As mentioned above this constraint was being violated sporadically. The cause were multiple commands, affecting the identical event stream, being submitted in rapid succession.
The multithreaded application server accepted the commands simultaneously, invoked the command handlers and submitted the resulting events to the event store. Every so often two write transactions to the events
table would overlap and cause the aforementioned error.
This failure scenario immediately reminded me of optimistic locking. A feature that the event store supports but that is not used in this case. The commands are non-destructive and the order doesn't matter. But I think it's not the same problem.
Optimistic locking is supposed to protect against scenarios where a command was handled and the resulting events published during the invocation of another command.
This problem occurs because two writes to the same event stream happen at the same time. Which sounds the same but I think there is a subtle difference I can't articulate yet.
How do I solve this?
I went with option three for the time being but I don't know how to proceed.
On the GUI side I solved the problem by ensuring that the commands are sent sequentially instead of parallel. This solved the production failures and bought us time to dwell on this issue without time pressure. I researched how the Eventide project solves this particular problem and learned about exclusive PostgreSQL advisory locks in the process. (Relevant source code directory, Initial solution and Improved solution.) After making sure this actually solved the concurrency problem I adopted the approach into my own event store implementation.
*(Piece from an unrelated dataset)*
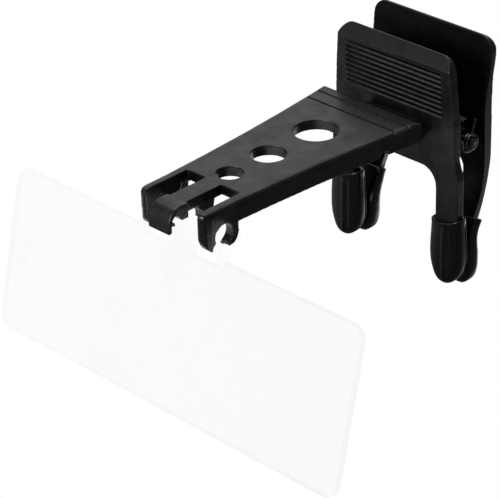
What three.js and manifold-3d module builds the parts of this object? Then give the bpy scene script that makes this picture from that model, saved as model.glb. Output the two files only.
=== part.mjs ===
// Clip-on flip magnifier for glasses.
// Millimetres. X is across the lens (right as seen from the lens side), -Y points
// from the clip to the lens, +Z is up. The origin is the middle of the grip, between
// the four boots.
//
// The mouldings are laid out from the arm datum (front face of the front pinch plate
// at y = 0, top of the arm at z = 0) and moved to the grip origin at the end.
import * as THREE from 'three';
import { mergeVertices } from 'three/addons/utils/BufferGeometryUtils.js';
import Module from 'manifold-3d';

const wasm = await Module();
wasm.setup();

// ---------------------------------------------------------------- dimensions
const SHIFT_Y = -2.82;            // arm datum to grip origin
const SHIFT_Z = 28;

// arm
const ARM_FRONT = -56.2;          // front faces of the outer hooks
const ARM_REAR = -5.84;           // rear face, short of the pinch plate
const ARM_DEPTH = 3.8;            // height of the side flanges
const ARM_TOP_T = 2.0;            // top plate
const FLANGE_T = 1.87;            // side flange
const EDGE_R = 0.9;               // rounded top edges
const ARM_HALF = [                // [y, half width]
  [-5.84, 12.0], [-10, 11.45], [-20, 10.32], [-30, 9.4], [-40, 8.72], [-50, 8.25], [-56.2, 8.2],
];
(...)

How does optimistic locking work with multiple events from one command if there is a clash with a different command that resulted also in multiple events?
Possible answer: Use another lock within a transaction to ensure all events are written as batch. At the moment I don't know if this can work and how it interacts with the lock on the stream. I also realised that the event store can only write multiple events to the same stream. My implementation already implicitly requires that but it's good to be explicitly aware of this fact.
I think sending multiple commands at the same time is an anti-pattern. There should be a single bulk command to allow for recovery in failure scenarios.